Clarification: A quote by the State Superintendent was in the original story but her remarks were on a separate bill. That has been removed.
OKLAHOMA CITY (KFOR) – There is a push currently in the Oklahoma legislature to cut personal state income taxes and do away with state corporate income taxes, but those two bills are coming under fire as some say it would cost education millions.
The Speaker of the House says now is the perfect time for tax cuts to bring in new business. Educators say the cuts are disheartening.
“Oklahoma, to be competitive, we have to be competitive both on the business side and on the individual,” said Rep. Charles McCall of Atoka.
The Speaker of the House referring to two bills he helped author. One would eliminate the Corporate State Income Tax over 5 years. The other would lower the personal income tax rate for all Oklahomans.
McCall saying it’s an effort to bring in more new business to Oklahoma over states like Texas that have no personal or corporate state income tax.
“At the end of the day, our profiles just don’t match up and we are not closing the deal,” said McCall.
“When businesses tell us what we’re lacking, it’s those quality of life issues, it’s not our tax code. Its funding for education, its funding for core services,” said Rep. Emily Virgin, House Minority Leader.
Some education officials saying these cuts could cost Oklahoma schools close to 100 million dollars, annually.
“We know that when taxes are cut, it affects all core services including education,” said Alicia Priest, the President of the Oklahoma Education Association.
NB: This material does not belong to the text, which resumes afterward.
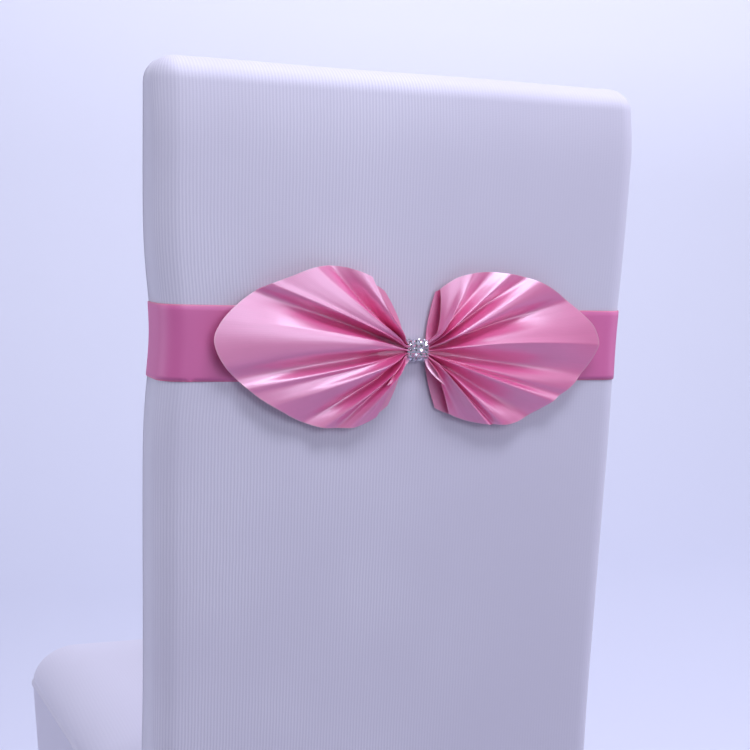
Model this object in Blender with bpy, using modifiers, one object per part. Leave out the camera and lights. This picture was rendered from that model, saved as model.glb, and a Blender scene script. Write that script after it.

The OEA President saying this could undercut the teacher pay raise from three years ago.
“It is going to erase the investment that we have made in education and that is not going to helpful for the future of Oklahoma,” said Priest.
But McCall firing back saying he lead the charge as Speaker in 2018 for that teacher pay increase. He says that recent numbers show that every time Oklahoma has cut taxes, it has actually increased total incoming tax dollars.
“We can afford to do this without effecting anybody negatively,” said McCall.
Debate was heavy on the floor as the bill passed the house earlier this month. McCall says currently, with a 1 billion dollar state surplus, now is the time for cuts.
“Looking long term, we are building a bigger economy that can generate more money for public services in the state of Oklahoma,” said McCall.
The bills will still have to go through committee and a Senate vote before they would move on to Governor’s desk.